One major issue that users cited with Google Plus was that they were forced to sign up for the service just to access Google’s other products (like YouTube). Unfortunately, this model agitated users who preferred anonymity on certain sites and were not allowed that anonymity within Google Plus’s experience. Even when this particular concern wasn’t a problem, people were still using Google Plus for little more than a place to log in to other Google services. In one statement by Google, they reported 90% of user sessions on the service lasted less than five seconds.
While users may not have been engaging with the platform to the level that Google had hoped, at least that was the biggest concern… until 2018. Before announcing that they would be shutting down Google Plus in August of 2019 (which would later be moved up to April), it was revealed that a bug had exposed 500,000 users’ data for roughly three years. The bad news didn’t stop there – on November 7th, an additional bug was announced, but this time 52.5 million accounts were compromised. If there was any remaining hesitation about the decision to do away with Google Plus, those questions were answered. An ambitious project that once had Facebook looking in the rearview mirror was now a PR nightmare with few redeeming qualities.
The rise and fall of a major social platform isn’t unprecedented, as networks such as Vine, Friendster, and MySpace (as a true social media site) all burned out, but still, the demise of Google Plus had users asking what to expect in the coming months.
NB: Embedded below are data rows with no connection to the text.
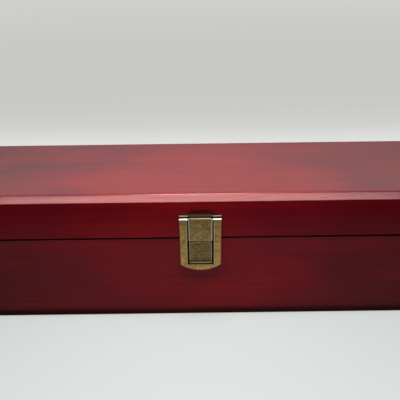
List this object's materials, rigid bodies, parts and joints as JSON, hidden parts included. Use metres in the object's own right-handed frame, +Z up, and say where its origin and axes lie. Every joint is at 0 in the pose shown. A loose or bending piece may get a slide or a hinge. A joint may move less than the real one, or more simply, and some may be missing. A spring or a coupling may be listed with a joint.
{
  "type": "wooden keepsake case",
  "caption": "Long rectangular wooden case with a hinged, bevelled lid, comb-jointed corners, a swinging flap latch on the front and a padded lining.",
  "frame": {"origin": "centre of the underside", "axes": "+X along the front to the right as seen from the front, -Y out of the front with the latch, +Z up"},
  "size_m": [0.35, 0.1128, 0.0975],
  "materials": {
    "stained_wood": "cherry-red stain under semi-gloss lacquer",
    "antique_bronze": "antique bronze plating, satin, darker in the recesses",
    "satin_lining": "padded champagne satin"
  },
  "bodies": {
    "case": {"bottom_board": "stained_wood", "base_front": "stained_wood", "base_back": "stained_wood", "base_left": "stained_wood", "base_right": "stained_wood", "left_hinge_base_leaf": "antique_bronze", "left_hinge_pin": "antique_bronze", "right_hinge_base_leaf": "antique_bronze", "right_hinge_pin": "antique_bronze", "hinge_base_screws": "antique_bronze", "latch_catch_plate": "antique_bronze", "latch_catch_nails": "antique_bronze", "floor_pad": "satin_lining", "lining_front": "satin_lining", "lining_back": "satin_lining", "lining_left": "satin_lining", "lining_right": "satin_lining"},
    "lid": {"top_board": "stained_wood", "lid_front": "stained_wood", "lid_back": "stained_wood", "lid_left": "stained_wood", "lid_right": "stained_wood", "left_hinge_lid_leaf": "antique_bronze", "right_hinge_lid_leaf": "antique_bronze", "hinge_lid_screws": "antique_bronze", "latch_lid_plate": "antique_bronze", "latch_lid_nails": "antique_bronze", "latch_pin": "antique_bronze", "lid_pad": "satin_lining"},
    "flap": {"latch_flap": "antique_bronze"}
  },
  "joints": [
    {"name": "lid_hinge", "type": "hinge", "parent": "case", "child": "lid", "pos_m": [0, 0.052, 0.0655], "axis": [-1, 0, 0], "range_deg": [0, 100]},
    {"name": "flap_hinge", "type": "hinge", "parent": "lid", "child": "flap", "pos_m": [0, -0.0575, 0.0814], "axis": [-1, 0, 0], "range_deg": [0, 190]}
  ]
}
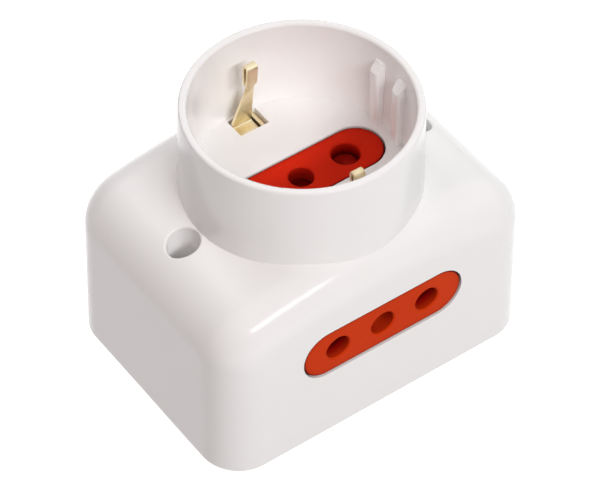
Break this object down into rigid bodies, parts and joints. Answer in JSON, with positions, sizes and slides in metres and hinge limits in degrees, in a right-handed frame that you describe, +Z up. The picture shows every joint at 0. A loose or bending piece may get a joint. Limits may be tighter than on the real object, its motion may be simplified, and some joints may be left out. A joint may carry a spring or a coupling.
{
  "type": "multi socket adapter",
  "caption": "White plug-in socket adapter with a round earthed well on top, a red three-hole socket in each long side and a three-pin plug below.",
  "frame": {"origin": "middle of the plug face, on the axis of the earth pin", "axes": "+X along the row of pins, -Y towards the front side socket, +Z up the round well, away from the wall"},
  "size_m": [0.066, 0.0492, 0.0726],
  "materials": {
    "white_shell": "polished moulded white urea or ABS, very slightly warm",
    "white_cover": "moulded white, slightly less glossy",
    "red_insert": "satin gloss moulded orange-red",
    "red_shutter": "satin moulded red",
    "red_guide": "satin moulded red",
    "spring_steel": "drawn spring wire",
    "contact_brass": "rolled and folded brass strip",
    "bar_brass": "rolled and folded brass strip, bright",
    "pin_brass": "turned brass, bright",
    "pin_sleeve": "moulded dark grey nylon",
    "screw_steel": "zinc plated steel"
  },
  "bodies": {
    "case": {"housing": "white_shell", "base_cover": "white_cover", "front_socket_insert": "red_insert", "rear_socket_insert": "red_insert", "top_socket_insert": "red_insert", "front_guide_plate": "red_guide", "rear_guide_plate": "red_guide", "top_guide_plate": "red_guide", "front_shutter_spring": "spring_steel", "rear_shutter_spring": "spring_steel", "top_shutter_spring": "spring_steel", "front_line_contact": "contact_brass", "front_earth_contact": "contact_brass", "front_neutral_contact": "contact_brass", "rear_line_contact": "contact_brass", "rear_earth_contact": "contact_brass", "rear_neutral_contact": "contact_brass", "top_line_contact": "contact_brass", "top_earth_contact": "contact_brass", "top_neutral_contact": "contact_brass", "line_bar": "bar_brass", "neutral_bar": "bar_brass", "earth_bracket": "bar_brass", "line_pin": "pin_brass", "earth_pin": "pin_brass", "neutral_pin": "pin_brass", "line_pin_sleeve": "pin_sleeve", "neutral_pin_sleeve": "pin_sleeve", "case_screws": "screw_steel"},
    "front_shutter": {"front_shutter": "red_shutter"},
    "rear_shutter": {"rear_shutter": "red_shutter"},
    "top_shutter": {"top_shutter": "red_shutter"}
  },
  "joints": [
    {"name": "front_shutter_slide", "type": "slide", "parent": "case", "child": "front_shutter", "axis": [1, 0, 0], "range_m": [0, 0.0049], "stiffness_N_per_m": 60, "springref_m": -0.002, "deforming": ["front_shutter_spring"]},
    {"name": "rear_shutter_slide", "type": "slide", "parent": "case", "child": "rear_shutter", "axis": [-1, 0, 0], "range_m": [0, 0.0049], "stiffness_N_per_m": 60, "springref_m": -0.002, "deforming": ["rear_shutter_spring"]},
    {"name": "top_shutter_slide", "type": "slide", "parent": "case", "child": "top_shutter", "axis": [1, 0, 0], "range_m": [0, 0.0049], "stiffness_N_per_m": 60, "springref_m": -0.002, "deforming": ["top_shutter_spring"]}
  ]
}
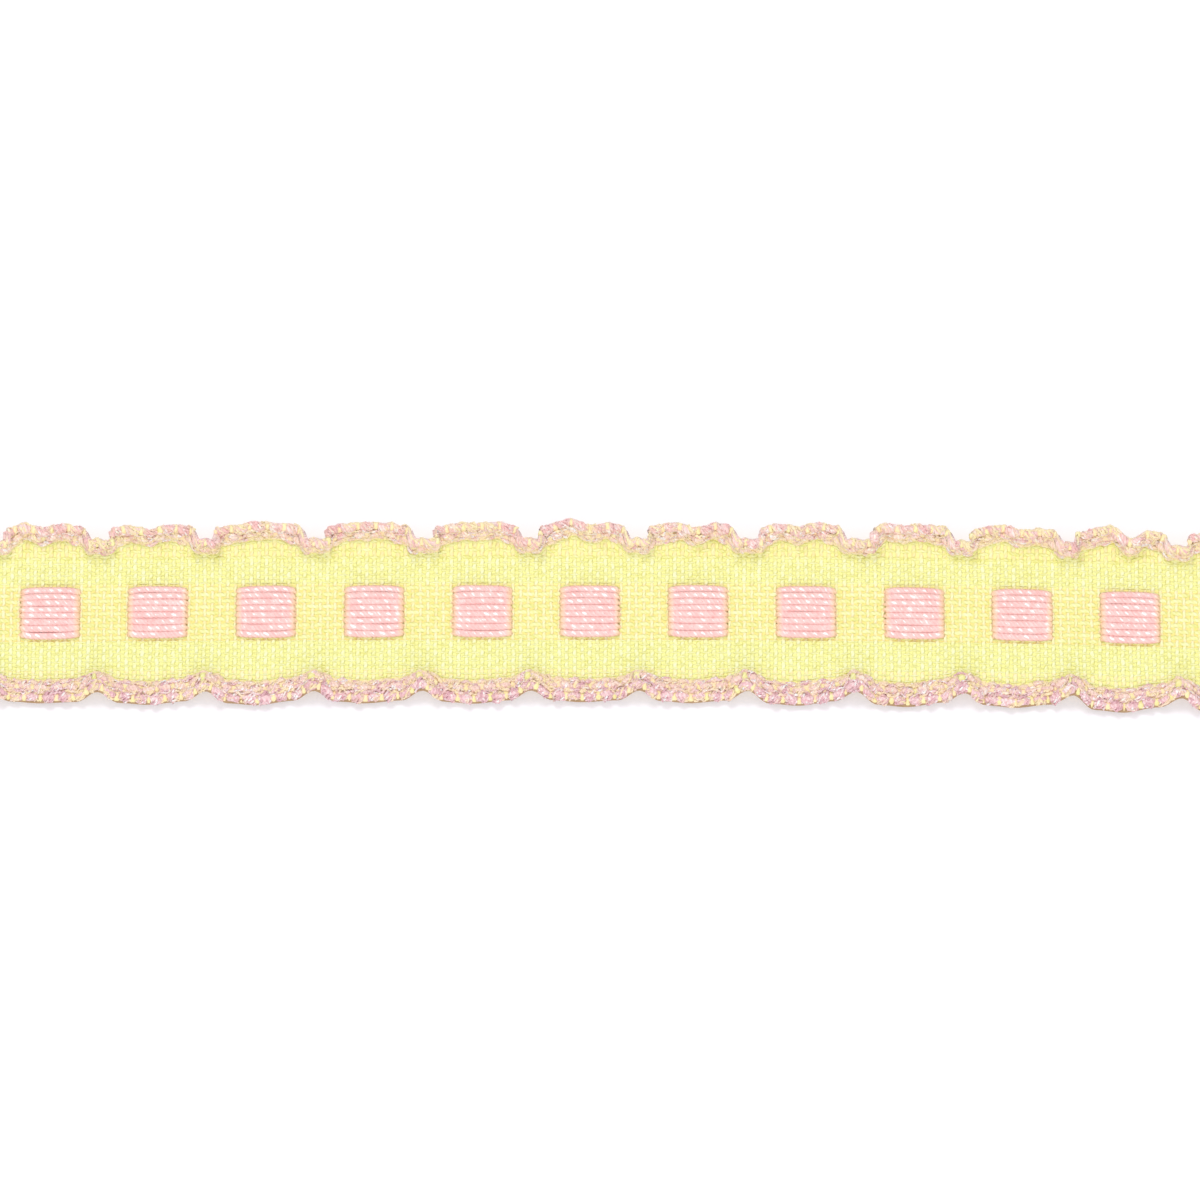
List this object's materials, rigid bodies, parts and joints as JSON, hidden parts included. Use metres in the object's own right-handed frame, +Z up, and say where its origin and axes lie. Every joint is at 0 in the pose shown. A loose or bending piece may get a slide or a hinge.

Google executives accelerated the shutdown in light of the data breaches, and in April 2019, the experiment was over for good. From Google’s standpoint, was it worth it? It is hard to deny the potential that was seen when in its glory days. At its peak, one researcher estimated there were an estimated 111 million active profiles–no small number by any measure.
As we say goodbye to Google Plus for good, we’re reminded that no amount of capital, resources, and marketing can make a platform succeed if the demand just isn’t there from a dedicated user base. Although Google Plus will go down as a failed foray into mainstream social media with Google’s name on it, time will tell if we’ll see a reincarnation in the future. For now, just make sure to remove your cherished content from Google Plus before it’s gone for good. That was a joke; we know you didn’t have any.